### Aim of the task:
Return only the lines between the line holding "piece(lamp, 'rear_cover', rearCover(), 'nylon');" and the line holding "bpy.context.scene.collection.objects.link(empty)", the two boundary lines included, exactly as they appear.

### Dataset excerpt:
──────────

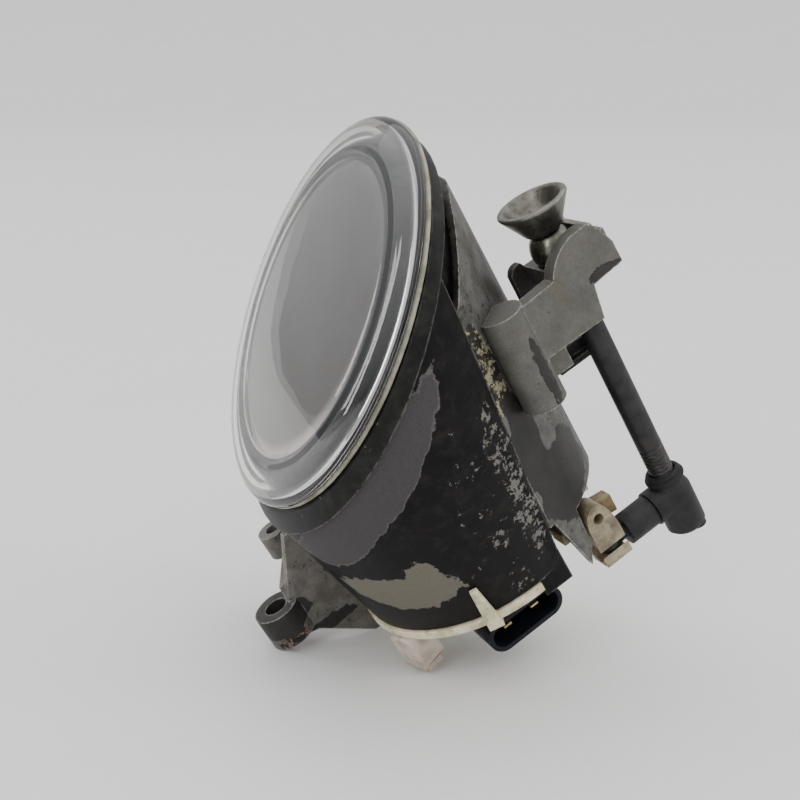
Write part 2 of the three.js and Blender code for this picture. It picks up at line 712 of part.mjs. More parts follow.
function outboardBracket() {
  const foot = plate([
    [NEAR_BOSS.x - 3, NEAR_BOSS.bottom], [NEAR_BOSS.x + 7, NEAR_BOSS.bottom - 2.4],
    [-34, standHeight(-34) + 1.6], [-20, -13], [-20, 34], [-42, 34], [NEAR_BOSS.x + 4, NEAR_BOSS.top],
  ], PLATE_NEAR, PLATE_WALL);
  const strutLow = NEAR_BOSS.bottom + 2;
  const strut = loft([strutLow, FAR_BOSS.top - 3].map((z) => [
    new THREE.Vector3(NEAR_BOSS.x + 4, NEAR_BOSS.y, z),
    new THREE.Vector3(NEAR_BOSS.x + 12, NEAR_BOSS.y, z),
    new THREE.Vector3(FAR_BOSS.x + 8, FAR_BOSS.y, z),
    new THREE.Vector3(FAR_BOSS.x + 3, FAR_BOSS.y, z),
  ]));
  const brace = box([FAR_BOSS.x, FAR_BOSS.y - 3, FAR_BOSS.bottom], [-10, FAR_BOSS.y + 1, FAR_BOSS.top - 2]);
  const parts = join(boss(NEAR_BOSS), boss(FAR_BOSS), foot, strut, brace);
  const below = loft([rearRing(REAR_RADIUS + 2, -40), rearRing(REAR_RADIUS + 2, REAR_FACE + 0.5)]);
  return cut(parts, bossHole(NEAR_BOSS), bossHole(FAR_BOSS), shellForm(GAP, REAR_FACE, COLLAR_DROP), below);
}

// ---------------------------------------------------------------- assembly

function piece(parent, name, geometry, finish) {
  const mesh = new THREE.Mesh(geometry, FINISH[finish]());
  mesh.name = name;
  parent.add(mesh);
  return mesh;
}

function group(parent, x = 0, y = 0, z = 0) {
  const g = new THREE.Group();
  g.position.set(x, y, z);
  parent.add(g);
  return g;
}

const lamp = new THREE.Group();
lamp.rotation.y = -LEAN;

const front = group(lamp, 0, 0, RIM_HEIGHT);
front.rotation.y = -RAKE;
piece(front, 'front_lens', frontLens(), 'glass');
piece(front, 'lens_seal', lensSeal(), 'seal');
piece(lamp, 'front_collar', frontCollar(), 'black');
piece(lamp, 'housing_shell', housingShell(), 'black');
piece(lamp, 'side_skirt', sideSkirt(), 'darkCasting');

piece(lamp, 'barrel_bracket', barrelBracket(), 'casting');
piece(lamp, 'cradle_far_wall', cradleFarWall(), 'casting');
piece(lamp, 'cross_bar', crossBar(), 'darkCasting');
piece(lamp, 'ball_clip', ballClip(), 'steel');

const screw = group(lamp, SCREW.x, SCREW.y, BALL.z);
piece(screw, 'screw_cup', screwCup(), 'steel');
piece(screw, 'screw_ball', screwBall(), 'steel');
piece(screw, 'screw_rod', screwRod(), 'rod');

const nut = group(lamp, SCREW.x, SCREW.y, 0);
piece(nut, 'nut_housing', nutHousing(), 'plastic');
piece(nut, 'nut_boot', nutBoot(), 'rubber');
piece(nut, 'nut_arm', nutArm(), 'plastic');

piece(lamp, 'socket_clip', socketClip(), 'nylon');
piece(lamp, 'aim_lever', aimLever(), 'tan');

const core = group(lamp, CORE_X, 0, 0);
piece(core, 'reflector', reflector(), 'mirror');
piece(core, 'reflector_carrier', reflectorCarrier(), 'plastic');
piece(core, 'pivot_pin_near', pivotPin(-1), 'steel');
piece(core, 'pivot_pin_far', pivotPin(1), 'steel');
piece(core, 'pivot_bush_near', pivotBush(-1), 'nylon');
piece(core, 'pivot_bush_far', pivotBush(1), 'nylon');
piece(core, 'bulb_shield', bulbShield(), 'mirror');
piece(core, 'bulb_glass', bulbGlass(), 'glass');
piece(core, 'bulb_base', bulbBase(), 'plastic');
piece(lamp, 'bulb_connector', bulbConnector(), 'connector');
piece(lamp, 'connector_pin_1', connectorPin(-5), 'brass');
piece(lamp, 'connector_pin_2', connectorPin(5), 'brass');
piece(lamp, 'light_mask', lightMask(), 'plastic');

piece(lamp, 'rear_cover', rearCover(), 'nylon');
piece(lamp, 'cover_seal', coverSeal(), 'rubber');
piece(lamp, 'latch_block_near', latchBlock(-2.79, 0.35), 'whiteNylon');
piece(lamp, 'latch_block_far', latchBlock(2.4, -0.8), 'whiteNylon');

piece(lamp, 'outboard_bracket', outboardBracket(), 'darkCasting');

const fogLight = new THREE.Group();
fogLight.add(lamp);
fogLight.updateMatrixWorld(true);
const extent = new THREE.Box3().setFromObject(fogLight, true);
const middle = extent.getCenter(new THREE.Vector3());
lamp.position.set(-middle.x, -middle.y, -extent.min.z);

export default fogLight;
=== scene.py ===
"""Looks of a round fog light with an outside aiming screw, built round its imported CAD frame."""

import json
import logging
import math
from dataclasses import dataclass
from enum import Enum
from functools import cache
from typing import Mapping, Sequence

import bpy
from mathutils import Matrix, Vector


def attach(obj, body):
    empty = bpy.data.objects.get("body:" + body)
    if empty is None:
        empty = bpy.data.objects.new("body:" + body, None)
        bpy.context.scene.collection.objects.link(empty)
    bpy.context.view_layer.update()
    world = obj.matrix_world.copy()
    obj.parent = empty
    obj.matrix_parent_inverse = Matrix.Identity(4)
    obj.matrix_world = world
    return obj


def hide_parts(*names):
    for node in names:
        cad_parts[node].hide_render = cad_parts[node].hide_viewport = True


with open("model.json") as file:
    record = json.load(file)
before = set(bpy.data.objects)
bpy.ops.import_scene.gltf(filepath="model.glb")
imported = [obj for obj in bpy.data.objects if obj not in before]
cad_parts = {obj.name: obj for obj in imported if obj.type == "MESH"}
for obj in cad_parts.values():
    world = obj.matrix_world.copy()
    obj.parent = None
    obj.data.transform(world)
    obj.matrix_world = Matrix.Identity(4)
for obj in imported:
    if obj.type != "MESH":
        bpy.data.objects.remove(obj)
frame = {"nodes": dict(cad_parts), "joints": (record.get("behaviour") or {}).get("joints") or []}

LOG = logging.getLogger("fog_light")
MM = 0.001
DOUBLED = 1e-3
DOUBLED_ON_AXIS = 2e-6
ON_AXIS = 1e-4
DOUBLED_IN_NODE = 3e-6
FLAT_DEGREES = 0.8
GAMMA = 2.2
BRIGHTEST = 0.9
Rgb = tuple[float, float, float]
Point = tuple[float, float, float]
Profile = Sequence[tuple[float, float]]
Material = bpy.types.Material
NodeTree = bpy.types.NodeTree
Object = bpy.types.Object
Socket = bpy.types.NodeSocket
Sockets = Mapping[str, Socket]


# ------------------------------------------------------------------ the lamp's own frame


class Body(str, Enum):
    """The CAD bodies that pieces ride on."""

    HOUSING = "housing"
    REFLECTOR = "reflector_unit"
    SCREW = "aiming_screw"
    NUT = "nut_carriage"


class Axis(Enum):
    """Places on the lamp that have a frame of their own."""

    GLASS = "glass"
    SCREW = "screw"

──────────

### Reply:
piece(lamp, 'rear_cover', rearCover(), 'nylon');
piece(lamp, 'cover_seal', coverSeal(), 'rubber');
piece(lamp, 'latch_block_near', latchBlock(-2.79, 0.35), 'whiteNylon');
piece(lamp, 'latch_block_far', latchBlock(2.4, -0.8), 'whiteNylon');

piece(lamp, 'outboard_bracket', outboardBracket(), 'darkCasting');

const fogLight = new THREE.Group();
fogLight.add(lamp);
fogLight.updateMatrixWorld(true);
const extent = new THREE.Box3().setFromObject(fogLight, true);
const middle = extent.getCenter(new THREE.Vector3());
lamp.position.set(-middle.x, -middle.y, -extent.min.z);

export default fogLight;
=== scene.py ===
"""Looks of a round fog light with an outside aiming screw, built round its imported CAD frame."""

import json
import logging
import math
from dataclasses import dataclass
from enum import Enum
from functools import cache
from typing import Mapping, Sequence

import bpy
from mathutils import Matrix, Vector


def attach(obj, body):
    empty = bpy.data.objects.get("body:" + body)
    if empty is None:
        empty = bpy.data.objects.new("body:" + body, None)
        bpy.context.scene.collection.objects.link(empty)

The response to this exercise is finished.